It looks like banks have more competition than just each other these days. The Internet is changing the way people loan money and now those with ideas can directly connect to those with money.
Writing for The New York Times, Michael J. de la Merced reported on the initial public offering of the Lending Club, the newest way to loan money:
Obtaining a loan was once a matter of heading down to the bank and applying. But the technology boom of the last decade has given rise to a new way, where web-savvy investors can connect directly with would-be borrowers.
Now, by filing to go public on Wednesday, the leader in the so-called peer-to-peer lending industry, Lending Club, plans to test how popular and durable the business model can be.
Though companies like Twitter and Uber draw a huge amount of attention in the consumer technology universe, the nearly eight-year-old Lending Club has carved out a special niche online: lending. And in the process, it has garnered fans across Wall Street and Silicon Valley.
Together with competitors like Prosper Marketplace, the company functions largely as an intermediary connecting those with money with those who want it. It is an industry that supporters say is becoming a robust alternative to traditional bank lending and largely sky-high credit-card interest rates.
In other news, Joe Light’s story for The Wall Street Journal also highlighted the way alternative lenders are going after the home lending market:
As some banks retreat from the home-loan market, specialized mortgage companies are stepping in to fill the void.
In the first half of the year, lenders that aren’t banks made almost a quarter of all mortgage loans, the highest level since at least the financial crisis, according to data on the top-30 mortgage originators from industry newsletter Inside Mortgage Finance.
Mortgage lending at big banks such as Wells Fargo & Co. and J.P. Morgan Chase has dropped more quickly than the rest of the industry in the wake of large mortgage-related legal settlements, new banking standards that require lenders to carry more capital, and increased scrutiny from regulators.
“Banks are just taking a break. This is an opportunity for us.…The race is very early,” said Anthony Hsieh, chief executive of loanDepot.com LLC, a nonbank lender based in Foothill Ranch, Calif., and Plano, Texas.
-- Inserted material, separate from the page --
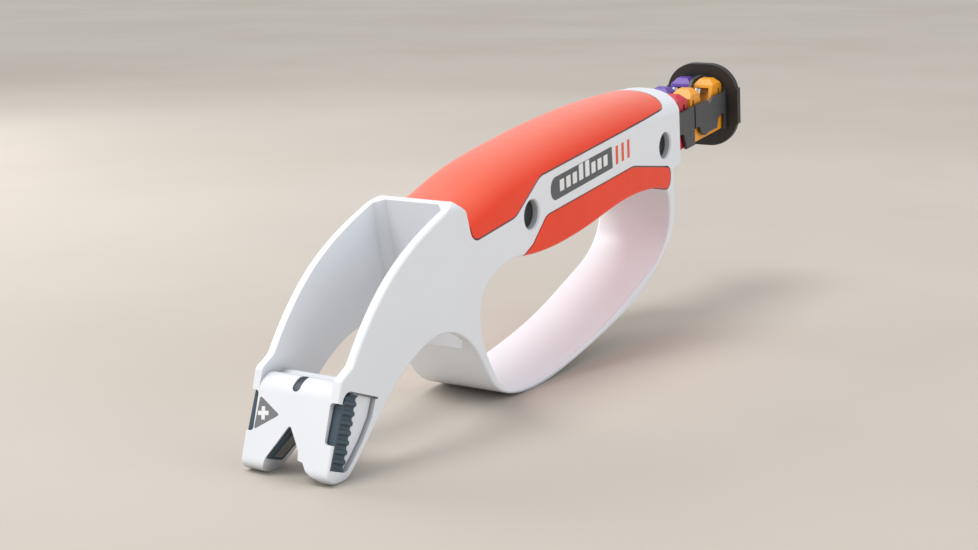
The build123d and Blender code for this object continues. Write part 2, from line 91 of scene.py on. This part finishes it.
# ---- camera and lights ----------------------------------------------------------
def add_camera():
    data = bpy.data.cameras.new("camera")
    data.sensor_width = SENSOR_WIDTH
    data.lens = CAMERA_LENS
    camera = bpy.data.objects.new("camera", data)
    bpy.context.scene.collection.objects.link(camera)
    turn = Vector(CAMERA_AIM).to_track_quat("-Z", "Y").to_matrix().to_4x4()
    roll = Matrix.Rotation(CAMERA_ROLL, 4, "Z")
    camera.matrix_world = Matrix.Translation(CAMERA_PLACE) @ turn @ roll
    bpy.context.scene.camera = camera


def add_light(name, kind, place, target, power, tint, **settings):
    """Add a lamp at a place, turned towards its target."""
    data = bpy.data.lights.new(name, kind)
    data.energy = power
    data.color = tint
    for key, value in settings.items():
        setattr(data, key, value)
    light = bpy.data.objects.new(name, data)
    light.location = place
    aim = Vector(target) - Vector(place)
    light.rotation_euler = aim.to_track_quat("-Z", "Y").to_euler()
    bpy.context.scene.collection.objects.link(light)


def add_lights():
    """A soft overhead key, a panel in front, one on each side, and an even sky."""
    add_light("key", "SUN", place=(-0.35, 0.30, 1.0), target=(0, 0, 0),
              power=1.5, tint=(1.0, 0.985, 0.96), angle=0.5)
    add_light("front", "AREA", place=(-1.0, 0.15, 0.4), target=(-0.1, 0, 0.05),
              power=1.8, tint=(1, 1, 1), size=0.5)
    add_light("side", "AREA", place=(0.1, -1.1, 0.55), target=(0.05, 0, 0.05),
              power=4.6, tint=(0.95, 0.975, 1.0), size=0.9)
    add_light("far", "AREA", place=(0.0, 0.9, 0.42), target=(0.05, 0, 0.02),
              power=5.0, tint=(1.0, 0.97, 0.96), size=0.6)
    sky = bpy.data.worlds.new("sky")
    sky.use_nodes = True
    background = sky.node_tree.nodes["Background"]
    background.inputs["Color"].default_value = SKY_TINT
    background.inputs["Strength"].default_value = SKY_STRENGTH
    bpy.context.scene.world = sky
    bpy.context.scene.view_settings.view_transform = "Standard"


# ---- material building blocks -----------------------------------------------------
class Shader:
    """One procedural material, built up around its Principled BSDF."""

    def __init__(self, name):
        self.material = bpy.data.materials.new(name)
        self.material.use_nodes = True
        self.tree = self.material.node_tree
        self.main = self.tree.nodes["Principled BSDF"]
        self.coords = self.add("ShaderNodeTexCoord").outputs["Object"]

    def add(self, kind, **settings):
        node = self.tree.nodes.new(kind)
        for key, value in settings.items():
            setattr(node, key, value)
        return node

    def link(self, source, target):
        self.tree.links.new(source, target)

    def set(self, **values):
        """Set constants on the shader's own sockets."""
        for key, value in values.items():
            self.main.inputs[key.replace("_", " ")].default_value = value

    def colour(self, source):
        self.link(source, self.main.inputs["Base Color"])

    def roughness(self, source, low, high):
        """Let the roughness follow a noise between two values."""
        self.link(self.span(source, 0.3, 0.7, low, high), self.main.inputs["Roughness"])

    def noise(self, scale, detail):
        node = self.add("ShaderNodeTexNoise")
        node.inputs["Scale"].default_value = scale
        node.inputs["Detail"].default_value = detail
        self.link(self.coords, node.inputs["Vector"])
        return node.outputs["Fac"]

    def span(self, source, low, high, out_low, out_high):
        """Map a source from low..high to out_low..out_high, held at both ends."""
        node = self.add("ShaderNodeMapRange")
        self.link(source, node.inputs["Value"])
        for socket, value in (("From Min", low), ("From Max", high),
                              ("To Min", out_low), ("To Max", out_high)):
            node.inputs[socket].default_value = value
        return node.outputs["Result"]

    def mix(self, factor, first, second):
        """Blend two colours, each a tuple or another node's output."""
        node = self.add("ShaderNodeMix", data_type="RGBA")
        self.link(factor, node.inputs["Factor"])
        for socket, value in (("A", first), ("B", second)):
            target = [s for s in node.inputs if s.name == socket and s.type == "RGBA"][0]
            if isinstance(value, tuple):
                target.default_value = (*value, 1)
            else:
                self.link(value, target)
        return [s for s in node.outputs if s.type == "RGBA"][0]

    def mottle(self, source, first, second):
        """Patches of two colours, with a soft border where the noise is near its middle."""
        return self.mix(self.span(source, 0.35, 0.65, 0, 1), first, second)

    def bump(self, height, depth, edge=0.0):
        """Relief of the given depth, on edges rounded to the given radius."""
        node = self.add("ShaderNodeBump")
        node.inputs["Strength"].default_value = 1.0
        node.inputs["Distance"].default_value = depth
        self.link(height, node.inputs["Height"])
        if edge > 0:
            bevel = self.add("ShaderNodeBevel", samples=6)
            bevel.inputs["Radius"].default_value = edge
            self.link(bevel.outputs["Normal"], node.inputs["Normal"])
        self.link(node.outputs["Normal"], self.main.inputs["Normal"])

    def painted_sheen_mask(self):
        """Mask for painted sheen: a factor that rises from 0 on upright faces to 1 on faces
        that look up.
        """
        geometry = self.add("ShaderNodeNewGeometry")
        parts = self.add("ShaderNodeSeparateXYZ")
        self.link(geometry.outputs["Normal"], parts.inputs[0])
        return self.span(parts.outputs["Z"], 0.3, 0.95, 0, 1)

    def painted_crease_shade(self, reach):
        """Painted shade: a factor that rises from 0 to 1 in corners narrower than the given
        reach.
        """
        node = self.add("ShaderNodeAmbientOcclusion", samples=8)
        node.inputs["Distance"].default_value = reach
        return self.span(node.outputs["AO"], 0.35, 0.95, 1, 0)


def scaled(colour, share):
    return tuple(channel * share for channel in colour)


# ---- materials --------------------------------------------------------------------
def moulded_plastic(name, colour, roughness, shift=0.06, depth=SPARK_DEPTH, edge=PLASTIC_EDGE):
    """Injection-moulded plastic: faint mottling, painted shade in the corners and a fine spark
    texture.
    """
    s = Shader(name)
    base = s.mottle(s.noise(MOTTLE_SCALE, 3), scaled(colour, 1 - shift), colour)
    # painted shade: narrow corners are darkened to a share of the colour
    s.colour(s.mix(s.painted_crease_shade(PAINTED_SHADE_REACH), base, scaled(colour, PAINTED_SHADE_SHARE)))
    s.roughness(s.noise(POLISH_SCALE, 4), roughness - 0.05, roughness + 0.06)
    s.set(IOR=1.5)
    s.bump(s.noise(SPARK_SCALE, 2), depth, edge)
    return s.material


def soft_rubber(name, colour, painted_sheen_colour):
    """Soft-touch rubber: a fine matte grain, and a painted sheen, a paler tint, on the faces
    that look up.
    """
    s = Shader(name)
    base = s.mottle(s.noise(RUBBER_MOTTLE_SCALE, 4), scaled(colour, 0.93), colour)
    # painted sheen: faces that look up are mixed towards a paler orange
    s.colour(s.mix(s.painted_sheen_mask(), base, painted_sheen_colour))
    s.roughness(s.noise(RUBBER_POLISH_SCALE, 3), 0.42, 0.56)
    s.set(Specular_IOR_Level=0.22, Sheen_Weight=0.3, Sheen_Roughness=0.4)
    s.bump(s.noise(RUBBER_GRAIN_SCALE, 3), RUBBER_GRAIN_DEPTH, RUBBER_EDGE)
    return s.material


def ground_metal(name, colour, roughness):
    """Ground steel: one grain drives its colour, its roughness and its relief."""
    s = Shader(name)
    grain = s.noise(METAL_GRAIN_SCALE, 4)
    s.colour(s.mix(s.span(grain, 0.3, 0.7, 0, 1), scaled(colour, 0.8), colour))
    s.roughness(grain, roughness - 0.08, roughness + 0.12)
    s.set(Metallic=1.0)
    s.bump(grain, METAL_GRAIN_DEPTH, METAL_EDGE)
    return s.material


def matte_floor(name):
    """Pale matte board with a faint tooth."""
    s = Shader(name)
    s.colour(s.mottle(s.noise(FLOOR_MOTTLE_SCALE, 4), FLOOR_SHADE, FLOOR_TINT))
    s.roughness(s.noise(FLOOR_POLISH_SCALE, 3), 0.75, 0.9)
    s.set(Specular_IOR_Level=0.25)
    s.bump(s.noise(FLOOR_GRAIN_SCALE, 2), FLOOR_GRAIN_DEPTH)
    return s.material


def finish_materials():
    """One material for each material slot of the record."""
    made = {
        "body_plastic": moulded_plastic("body_plastic", BODY_WHITE, 0.33, shift=0.02,
                                        depth=BODY_SPARK_DEPTH, edge=0.0),
        "grip_rubber": soft_rubber("grip_rubber", GRIP_ORANGE, GRIP_PAINTED_SHEEN_ORANGE),
    }
    for slot, (colour, roughness) in PLASTICS.items():
        made[slot] = moulded_plastic(slot, colour, roughness)
    for slot, (colour, roughness) in METALS.items():
        made[slot] = ground_metal(slot, colour, roughness)
    return made


# ---- scene ------------------------------------------------------------------------
def add_floor():
    bpy.ops.mesh.primitive_plane_add(size=FLOOR_SIZE, location=(0, 0, 0))
    floor = bpy.context.object
    floor.name = "floor"
    floor.data.materials.append(matte_floor("floor"))


def dress_nodes():
    """Give every CAD node the material of its slot."""
    materials = finish_materials()
    for entry in frame["record"]["subparts"]:
        node = frame["nodes"][entry["node"]]
        node.data.materials.clear()
        node.data.materials.append(materials[entry["material_slot"]])


add_camera()
add_floor()
add_lights()
dress_nodes()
Quicken Loans Inc., the largest mortgage lender outside traditional banks, made $24.3 billion of loans in the first half, putting it on a par with Bank of America Corp. and ahead of Citigroup Inc., according to Inside Mortgage Finance.
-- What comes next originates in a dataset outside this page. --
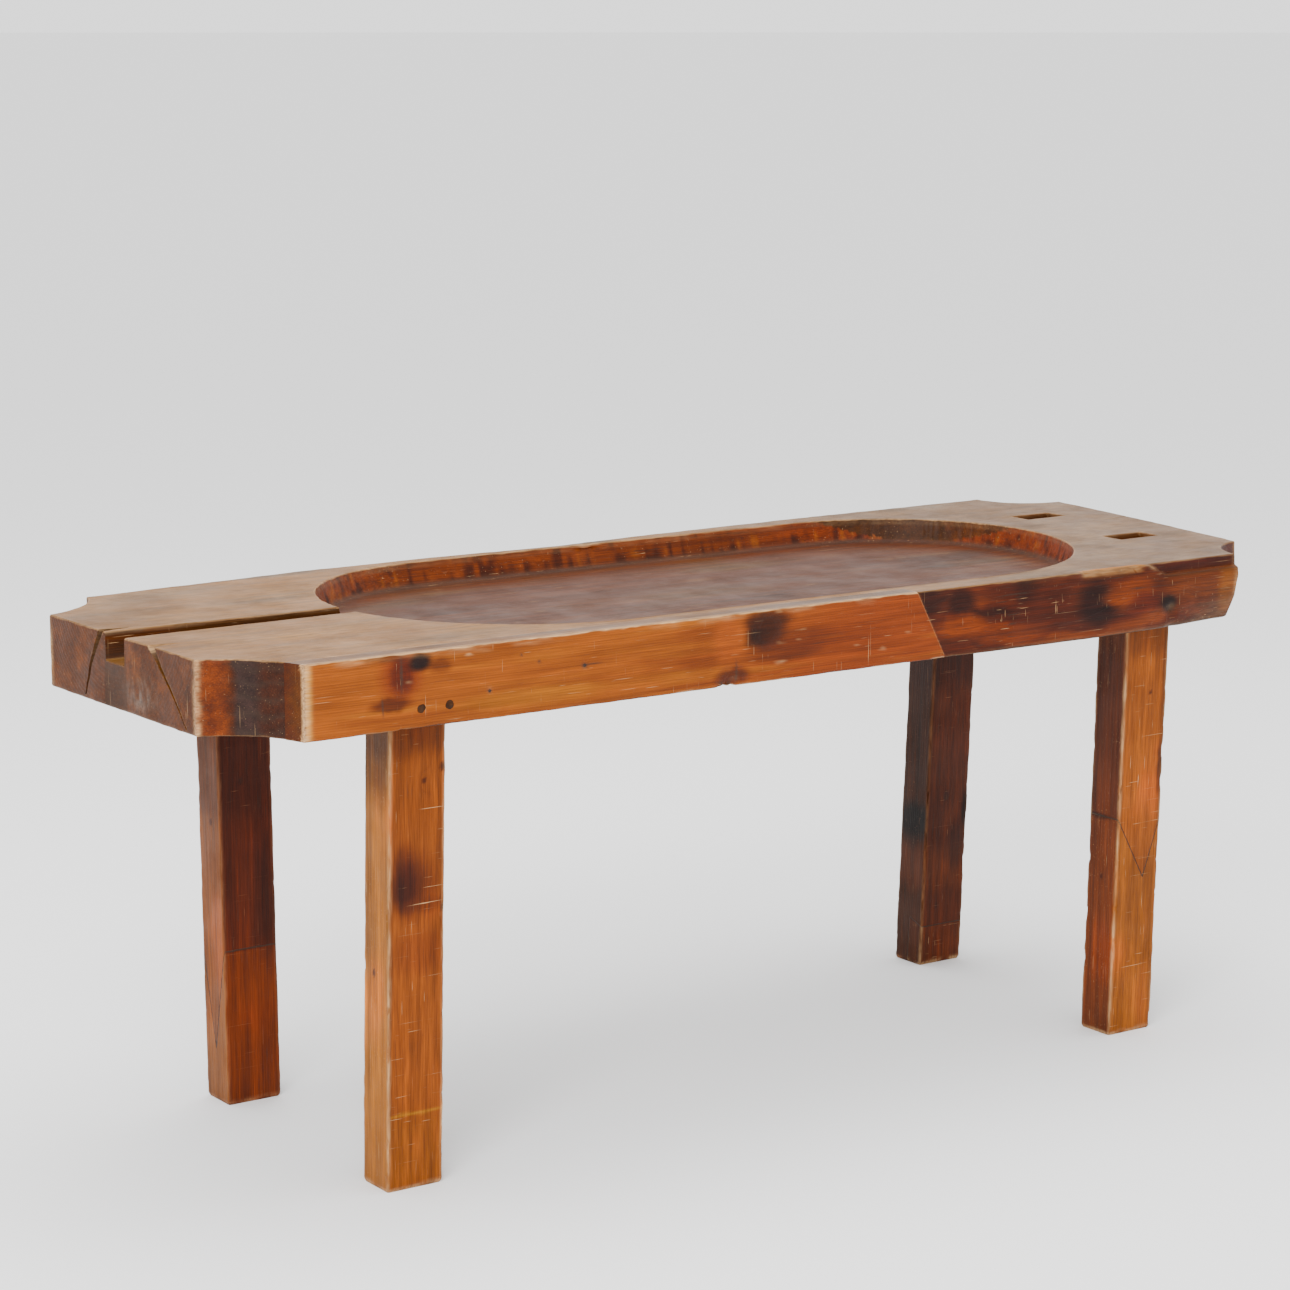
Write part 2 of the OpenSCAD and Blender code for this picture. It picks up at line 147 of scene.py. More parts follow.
class StudioSettings(bpy.types.PropertyGroup):
    place: bpy.props.FloatVectorProperty(name="Camera place", description="Where the camera stands",
                                         subtype="TRANSLATION", unit="LENGTH",
                                         default=(-2.8985, -4.0861, 1.55086))
    turn: bpy.props.FloatProperty(name="Turn", description="Turn of the camera to the right",
                                  subtype="ANGLE", default=math.radians(34.580188))
    tilt: bpy.props.FloatProperty(name="Tilt", description="Tilt of the camera down",
                                  subtype="ANGLE", default=math.radians(10.333698))
    lens: bpy.props.FloatProperty(name="Lens", description="Focal length in millimetres on a "
                                  "36 mm sensor", default=95.407, min=1)
    floor: colour("Floor", "Pale studio floor", "#f2f2f2")
    key: bpy.props.FloatProperty(name="Key light", description="Power of the soft key light",
                                 subtype="POWER", default=260, min=0)


class TableSettings(bpy.types.PropertyGroup):
    slab: bpy.props.PointerProperty(type=SlabSettings, name="Slab", description="Hewn slab")
    board: bpy.props.PointerProperty(type=BoardSettings, name="Board", description="Front board")
    legs: bpy.props.PointerProperty(type=LegSettings, name="Legs", description="Square legs")
    pegs: bpy.props.PointerProperty(type=PegSettings, name="Pegs", description="Pegs and nails")
    studio: bpy.props.PointerProperty(type=StudioSettings, name="Studio", description="Studio")


def mm(metres):
    """A length in millimetres."""
    return metres * 1000


# Numbers on arrays


def ease(t):
    """Smooth step: 3 t^2 - 2 t^3 of t held between 0 and 1."""
    t = np.clip(t, 0, 1)
    return t * t * (3 - 2 * t)


def rise(x, low, high):
    """0 below low, 1 above high, with a smooth step between them."""
    return ease((x - low) / (high - low))


def hump(x, middle, half):
    """1 at the middle, falling to nothing as exp(-(distance / half)^2)."""
    return np.exp(-((x - middle) / half) ** 2)


def spot(p, place, radii, soft=0.35):
    """1 inside an ellipse or ball of these radii round place, 0 outside, over a soft border."""
    far = np.sqrt((((p - np.asarray(place, float)) / np.asarray(radii, float)) ** 2).sum(-1))
    return 1 - rise(far, 1 - soft, 1 + soft)


def lattice(x, y, z, seed):
    """Repeatable numbers from -1 to 1 at whole-number places, by mixing their bits."""
    h = (x * 374761393 + y * 668265263 + z * 974634599 + seed * 39916801) & 0xFFFFFFFF
    h = ((h ^ (h >> 13)) * 1274126177) & 0xFFFFFFFF
    h = h ^ (h >> 16)
    return (h & 0xFFFF) / 32767.5 - 1


def noise(p, size, seed=0):
    """Smooth noise from -1 to 1: the numbers at the eight corners of each cell, size millimetres
    wide, blended by the smooth step of the place in the cell."""
    q = p / np.asarray(size, float)
    base = np.floor(q)
    part = ease(q - base)
    base = base.astype(np.int64)
    total = np.zeros(p.shape[:-1])
    for corner in range(8):
        step = np.array([corner & 1, corner >> 1 & 1, corner >> 2 & 1])
        weight = np.prod(np.where(step == 1, part, 1 - part), axis=-1)
        total += weight * lattice(*np.moveaxis(base + step, -1, 0), seed)
    return total


def rough(p, size, seed=0, layers=3):
    """Layers of noise, each half as wide and half as strong as the one before."""
    total = sum(noise(p, np.asarray(size, float) / 2 ** k, seed + 17 * k) / 2 ** k
                for k in range(layers))
    return total / (2 - 2 ** (1 - layers))


def tint(base, over, share):
    """Colours mixed towards another colour by a share at each point."""
    return base + (np.asarray(over)[..., :3] - base) * np.clip(share, 0, 1)[:, None]


# Meshes


def grid_faces(rows, columns, wrap=True):
    """Quads between the points of a grid of rows by columns. The columns close on themselves."""
    i = np.arange(rows - 1)[:, None] * columns
    j = np.arange(columns if wrap else columns - 1)
    k = (j + 1) % columns
    return np.stack([i + j, i + k, i + columns + k, i + columns + j], -1).reshape(-1, 4)


def closed_mesh(name, grid, caps=False):
    """A closed mesh from a grid of points in millimetres, rows by columns by three. Points that
    fall together at a pole or along a spine are merged. Caps close the first and last rows."""
    rows, columns = grid.shape[:2]
    faces = grid_faces(rows, columns).tolist()
    if caps:
        faces += [list(range(columns))[::-1],
                  [(rows - 1) * columns + i for i in range(columns)]]
    mesh = bpy.data.meshes.new(name)
    mesh.from_pydata((grid.reshape(-1, 3) / 1000).tolist(), [], faces)
    work = bmesh.new()
    work.from_mesh(mesh)
    bmesh.ops.remove_doubles(work, verts=work.verts, dist=2e-6)
    bmesh.ops.recalc_face_normals(work, faces=work.faces)
    work.to_mesh(mesh)
    work.free()
    piece = bpy.data.objects.new(name, mesh)
    bpy.context.scene.collection.objects.link(piece)
    return piece


def prism(name, outline, start, end, axis):
    """A closed prism: an outline of two coordinates drawn straight along an axis (0, 1 or 2)
    from start to end. The outline's coordinates are the other two axes in their order."""
    outline = np.asarray(outline, float)
    rings = [np.insert(outline, axis, place, axis=1) for place in (start, end)]
    return closed_mesh(name, np.stack(rings), caps=True)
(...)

Nonbank lenders’ rise is good news for some consumers who otherwise might not be able to get a bank loan in the current environment. For banks, this marks a retreat from a business that used to be very profitable but has turned into a legal and financial headache since the crisis.
While banks continue to struggle with how exactly to make mortgage loans, investors are flocking to Lending Club, Fortune’s Laura Lorenzetti said:
Lending Club had been valued at about $4 billion after a fundraising round earlier this summer.
The company is looking to raise funds amid the growing success of the peer-to-peer lending market, which includes competitors such as Prosper and Upstart. Lending Club has risen to the top of that market and is now the world’s largest online connector of borrowers and investors.
The company has originated over $5 billion in loans as of the end of June. In the six months through June 30, it originated about $1.8 billion of that total, 125% more than over the same period a year earlier, according to its filing with the Securities and Exchange Commission
Bloomberg View’s Matt Levine pointed out that Lending Club does a good job of disclosure:
Lending Club does not conceal risk — it gives its investors all the information it has — and so it cannot serve the social function of banking. It doesn’t claim to, and there’s no reason that it should. But while it is a perfect equity-funded bank, it does show the limits of equity-funded banks. Banks — real banks — are in the business of producing loans, sure, but they’re really in the business of producing money-like claims. Equity-funded banks can’t do that.
There’s another point that’s a flip side of this one, which is: Equity-funded banks are great at lending. Lending Club is perfectly able to make loans, and apparently at cheaper rates than banks. So while I think Lending Club does not make an unambiguous case that equity funding is the way to go for banks, it is a good data point for the proposition that increasing bank capital would not hurt lending.8Lending Club, with 100 percent capital (ish), is growing its lending business — although that business is still much smaller than the lending business of any big bank.
But the real issue is whether these companies are helping consumers. It’s unclear what regulatory oversight these alternative lenders have to undergo. That could be good in the sense that some who need credit can get it. But it can be bad if these companies have the ability to abuse their power. What’s clear is that those who can afford to invest will make some money in the end.